During the war the government took control of those industries which were the most important to the war effort, such as shipbuilding, steel production, the railways and mining. This meant that the raw materials, vital supplies and food got to where they were needed as quickly as possible and that factories always had enough power to keep running. This started in 1914, when Lloyd George was appointed the first Minister of Munitions in the newly created Ministry of Munitions. This was created because earlier that year there had been a huge scandal over the lack of ammunition that the Army was getting, exposed by the Daily Mail. Because of this Lloyd George was determined to increase the production.

The main effect of the changes he made was that over 1 million women were working in the munitions industry by 1918, with over 20,000 new munitions factories. Because of this, by 1918 Britain was actually producing enough ammunition and ammunition for the Army, which was at the size of 4 million at the time. Having also realised that machine guns were the most effective weapon in trench warfare, Lloyd George ordered far more machine guns than the Army had requested. Indeed, Britain had only 1330 machine guns in 1914, but by 1918 Britain now had over 240,000.

Lloyd George was so successful that he became Prime Minister in 1916 and he realised that the government had to be directly involved in the munitions industry. After his success in the Ministry of Munitions, he then turned to railways. At the start of the war there were over 130 railway companies and there was no syncronised timetable. However during the war, the government ensured that the entire system was run by the biggest 10 of these companies with the profits spread out. This centrally run system meant that troops and ammunition could be moved rapidly to wherever they were required. The government also borrowed money to make sure that supplies didn't run out (mostly loans from the USA). For example, Summer 1916, the government bought the entire Indian Jute crop. Jute was used to produce the sandbags in trenches

The Defence of the Realm Acts (DORA)[edit | edit source]

The Defence of the Realm Acts were a series of measures that were made to give the government control over many aspects of the publics life. The first act was published in 1914. This cut the hours of pubs being opened, they were no longer allowed to be opened late into the night and early in the morning, therefore reducing the amounts of workers turning up to work drunk and incapable of efficiently helping the war effort. The new times were from 12pm to 2.30pm and from 6.30pm to 9.30pm. Beer was also watered down to reduce the alcohol content and the price was raised to make it too expensive to drink. It was also now illegal to buy drinks for other people, even for a husband or wife, known as Treating.

'British Summer Time' was also first introduced. It was ordered that the clocks be moved forward an hour. This was done so that an extra hour of work could be done, especially for workers and farmers. Newspapers were also censored so that they didn't report accounts of the battles which could give vital information to the Germans. Soldier's letters home were censored aswell.

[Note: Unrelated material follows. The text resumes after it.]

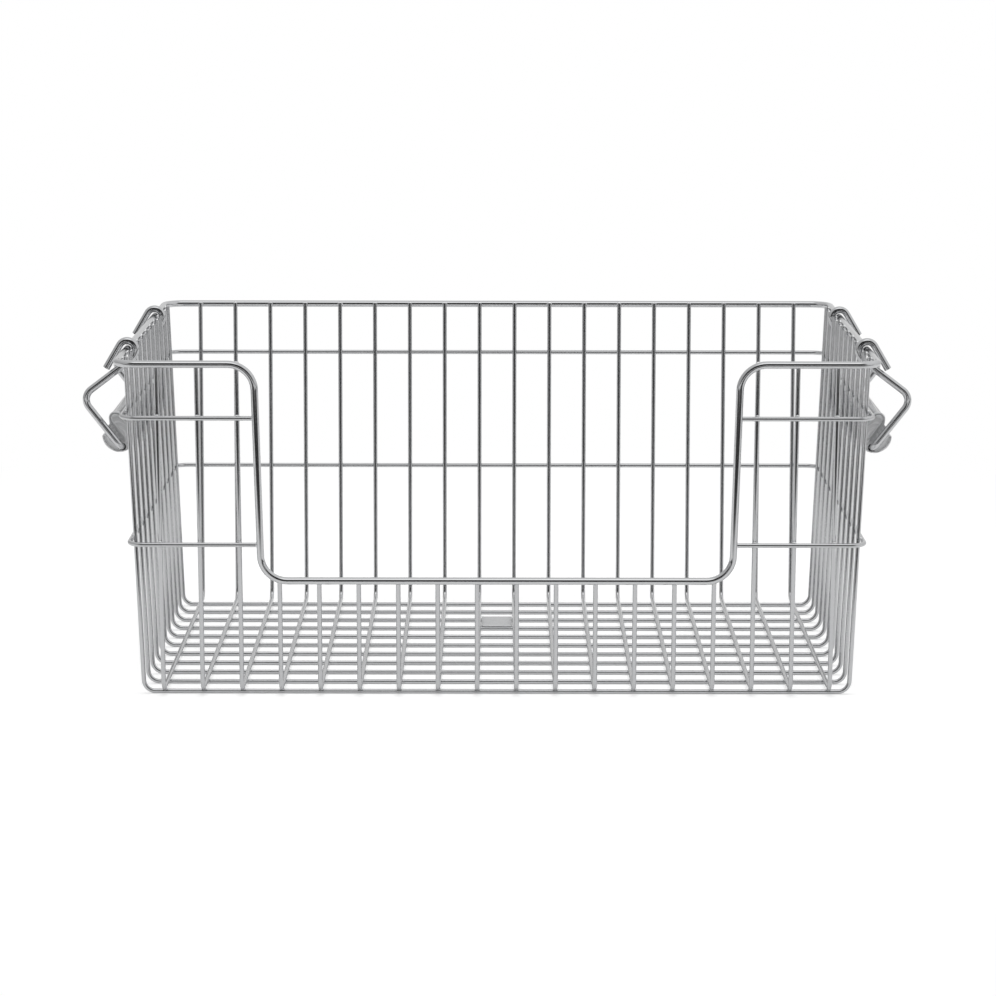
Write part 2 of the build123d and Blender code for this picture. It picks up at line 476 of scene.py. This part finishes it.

Financing the War[edit | edit source]

Fighting the war on this huge scale was extremely expensive. The estimate for the cost of the was £9 billion (the equivalent of £50 billion in todays money). The tax was increased from 1 shilling 2d (less than 6p) to 6 shillings (30p). However this tax increase would not fund the war by itself. Free trade was sacrificed as import tax was placed on goods from other countries to try and make people buy British products. However the war was mainly paid by increasing the national debt, mainly from borrowing from the USA. By the end of the war, Britain owed around £7.4 billion. The public were encouraged to help lend money to the government by buying war savings certificates.

Food[edit | edit source]

Pre-Rationing[edit | edit source]

A year before the war, Britain imported 40% of its meat (from North America, Australia, New Zealand and Brazil), 80% of its wheat (from North America) and all of its sugar. Overall 2/3 of Britain's food was imported. Clearly it was essential for Britain to keep this supply defended against any attacks from the Central Powers, namely Germany. The strength of the Royal Navy, as all the supplies came by sea, meant that the supplies got through at the start of the war, though the prices went up around 60%, but by spring 1918, the German U-Boat campaign was sinking around 1-in-4 Allied merchant ships. Indeed, during one month in early 1917, 371 Allied ships were destroyed by U-Boat.

Introduction of Rationing[edit | edit source]

Attacks on Civilians[edit | edit source]

For the first time, the Public was directly attacked during a war. With only 33 anti-aircraft guns in Britain at the time (with 13 of these in London), and without blackouts not introduced until 1916, Britain was ill-prepared for the air warfare. There was rising concern about the defences, as the remaining aircraft in Britain just could not cope with the altitude of the German attacks, done mainly by Zeppelins and Gothas.

Aircraft Raids[edit | edit source]

Zeppelins[edit | edit source]

The first use of Zeppelins were for reconnaissance missions to see where enemy camps, trenches were on the battlefields and to see key bombing targets over the enemy homeland. Named after Count Zeppelin, it was not until a few months after the war started that they were used for actual bombing raids. The first raid was in January 1915, an attack on Great Yarmouth (by the L3 Zeppelin) and King’s Lynn (by the L4 Zeppelin). Overall Zeppelins made 57 raids on Britain, causing 564 deaths and 1370 wounded. However the first Zeppelin to be shot down was in 1916 the SL11, when incendiary bullets were used to combat the Zeppelins, as they were slow and burnt easily due to using hydrogen as a fuel. The most famous loss was the L48 Zeppelin, considered to have one of the best Zeppelin crews.

Bombers[edit | edit source]

The most common bomber used by the Germans against the British public was the twin-engined Gotha. The first attack was on Folkestone in Kent, killing 95. The following month London was attacked. The infamous attack on 13th June 1917 killed 162 people, including 18 children, wounding a further 37 children.

There was another bomber which was designed by the Germans to 'bring Britain to her knees'. Named the "The Giant", it was bigger than the Gotha and used ammunition nicknamed "Elektron Bombs", which were very effective incenderies. However it was never used against Britain, despite their use planned in late 1918, as they were needed on the Western Front and they were also vulnerable.

Naval Attacks[edit | edit source]

Naval Attacks in Britain were less common than the Aircraft Raids, however this is due to the fact the aircraft could attack areas apart from the coast. However in December 1914, German warships attack the north-east coast, killing 119 people.